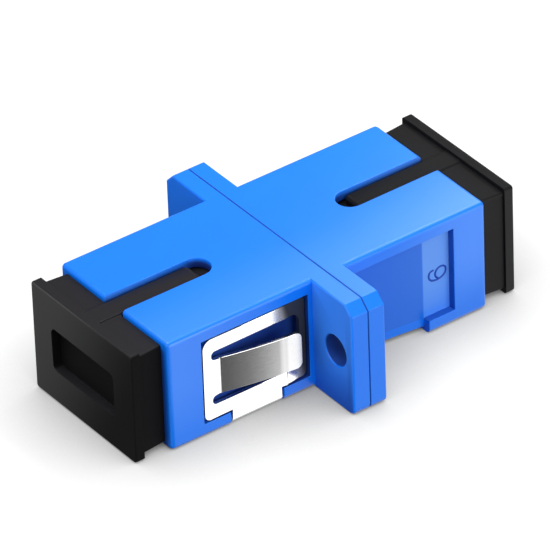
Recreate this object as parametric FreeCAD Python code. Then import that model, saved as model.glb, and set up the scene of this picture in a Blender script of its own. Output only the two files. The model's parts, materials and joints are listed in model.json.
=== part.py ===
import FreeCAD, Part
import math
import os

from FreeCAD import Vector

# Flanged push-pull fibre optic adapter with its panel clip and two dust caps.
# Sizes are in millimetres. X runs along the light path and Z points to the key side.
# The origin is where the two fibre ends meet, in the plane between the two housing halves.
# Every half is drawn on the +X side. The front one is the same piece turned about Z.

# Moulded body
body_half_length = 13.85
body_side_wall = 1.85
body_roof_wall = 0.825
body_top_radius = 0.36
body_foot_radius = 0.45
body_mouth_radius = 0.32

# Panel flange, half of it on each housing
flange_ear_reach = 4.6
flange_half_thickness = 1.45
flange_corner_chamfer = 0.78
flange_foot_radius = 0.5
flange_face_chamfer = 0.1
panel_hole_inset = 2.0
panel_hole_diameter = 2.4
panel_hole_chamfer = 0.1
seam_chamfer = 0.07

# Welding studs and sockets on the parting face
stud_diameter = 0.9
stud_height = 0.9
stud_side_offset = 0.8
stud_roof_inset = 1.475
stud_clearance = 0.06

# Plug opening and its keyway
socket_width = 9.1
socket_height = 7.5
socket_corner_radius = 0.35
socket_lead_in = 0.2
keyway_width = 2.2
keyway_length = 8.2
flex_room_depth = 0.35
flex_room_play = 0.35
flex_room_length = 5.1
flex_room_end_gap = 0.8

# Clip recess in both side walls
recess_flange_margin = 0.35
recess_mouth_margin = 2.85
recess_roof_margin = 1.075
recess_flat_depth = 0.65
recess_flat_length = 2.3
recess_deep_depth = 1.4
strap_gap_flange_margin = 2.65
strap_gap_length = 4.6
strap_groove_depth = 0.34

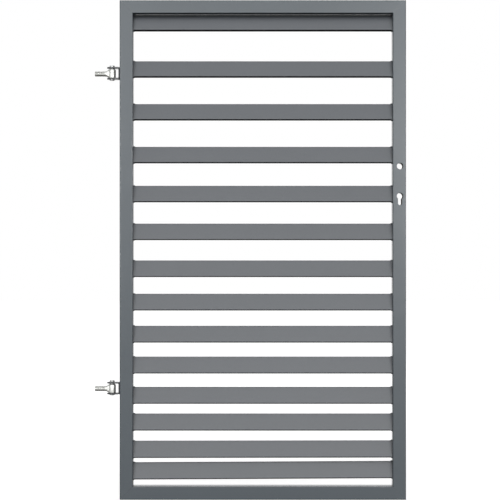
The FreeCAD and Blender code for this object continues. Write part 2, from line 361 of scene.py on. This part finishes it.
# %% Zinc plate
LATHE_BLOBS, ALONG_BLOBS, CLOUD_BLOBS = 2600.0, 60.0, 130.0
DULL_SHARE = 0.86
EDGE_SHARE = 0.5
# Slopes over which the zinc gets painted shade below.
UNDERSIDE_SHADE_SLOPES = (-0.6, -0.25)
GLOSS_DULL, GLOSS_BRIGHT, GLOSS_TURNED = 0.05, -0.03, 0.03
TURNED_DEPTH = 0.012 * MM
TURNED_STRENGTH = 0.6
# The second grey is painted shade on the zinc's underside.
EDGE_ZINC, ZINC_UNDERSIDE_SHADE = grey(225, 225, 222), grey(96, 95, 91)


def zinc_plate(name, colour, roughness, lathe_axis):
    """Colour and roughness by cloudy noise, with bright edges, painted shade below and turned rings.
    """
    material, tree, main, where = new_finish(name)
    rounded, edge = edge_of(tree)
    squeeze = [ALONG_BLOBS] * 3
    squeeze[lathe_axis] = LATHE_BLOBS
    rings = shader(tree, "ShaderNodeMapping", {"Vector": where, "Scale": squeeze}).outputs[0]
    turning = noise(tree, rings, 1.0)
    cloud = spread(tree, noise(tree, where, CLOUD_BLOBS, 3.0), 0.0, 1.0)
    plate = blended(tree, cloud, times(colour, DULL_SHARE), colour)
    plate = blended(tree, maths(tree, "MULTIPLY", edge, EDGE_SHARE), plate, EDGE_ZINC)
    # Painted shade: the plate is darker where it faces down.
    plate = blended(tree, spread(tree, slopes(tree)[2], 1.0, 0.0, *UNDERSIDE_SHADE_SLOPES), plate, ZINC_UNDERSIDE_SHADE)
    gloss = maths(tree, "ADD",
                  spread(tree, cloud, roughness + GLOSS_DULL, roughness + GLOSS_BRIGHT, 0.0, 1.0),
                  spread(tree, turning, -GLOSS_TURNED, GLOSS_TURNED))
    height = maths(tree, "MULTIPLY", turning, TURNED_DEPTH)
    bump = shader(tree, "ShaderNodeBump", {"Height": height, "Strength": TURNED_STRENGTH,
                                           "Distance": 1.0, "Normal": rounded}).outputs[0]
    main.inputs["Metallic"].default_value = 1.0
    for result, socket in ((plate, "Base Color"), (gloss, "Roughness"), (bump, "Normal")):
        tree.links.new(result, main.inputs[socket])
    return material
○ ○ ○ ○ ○
Quote exactly the lines running from the start of the listing above through the line where "body_mouth_radius = 0.32" is found, and output no other lines.

[Complete answer]:
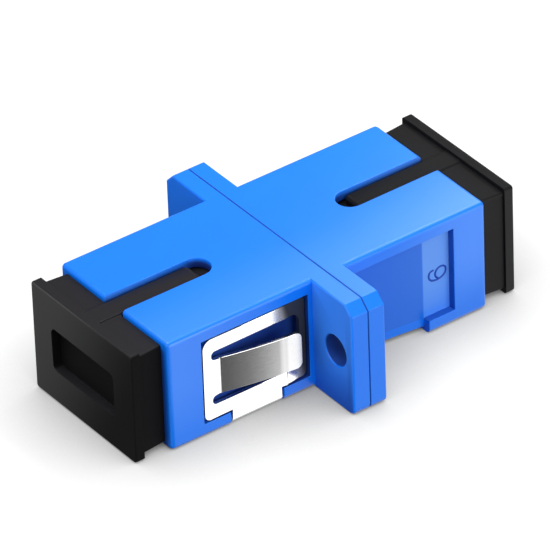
Recreate this object as parametric FreeCAD Python code. Then import that model, saved as model.glb, and set up the scene of this picture in a Blender script of its own. Output only the two files. The model's parts, materials and joints are listed in model.json.
=== part.py ===
import FreeCAD, Part
import math
import os

from FreeCAD import Vector

# Flanged push-pull fibre optic adapter with its panel clip and two dust caps.
# Sizes are in millimetres. X runs along the light path and Z points to the key side.
# The origin is where the two fibre ends meet, in the plane between the two housing halves.
# Every half is drawn on the +X side. The front one is the same piece turned about Z.

# Moulded body
body_half_length = 13.85
body_side_wall = 1.85
body_roof_wall = 0.825
body_top_radius = 0.36
body_foot_radius = 0.45
body_mouth_radius = 0.32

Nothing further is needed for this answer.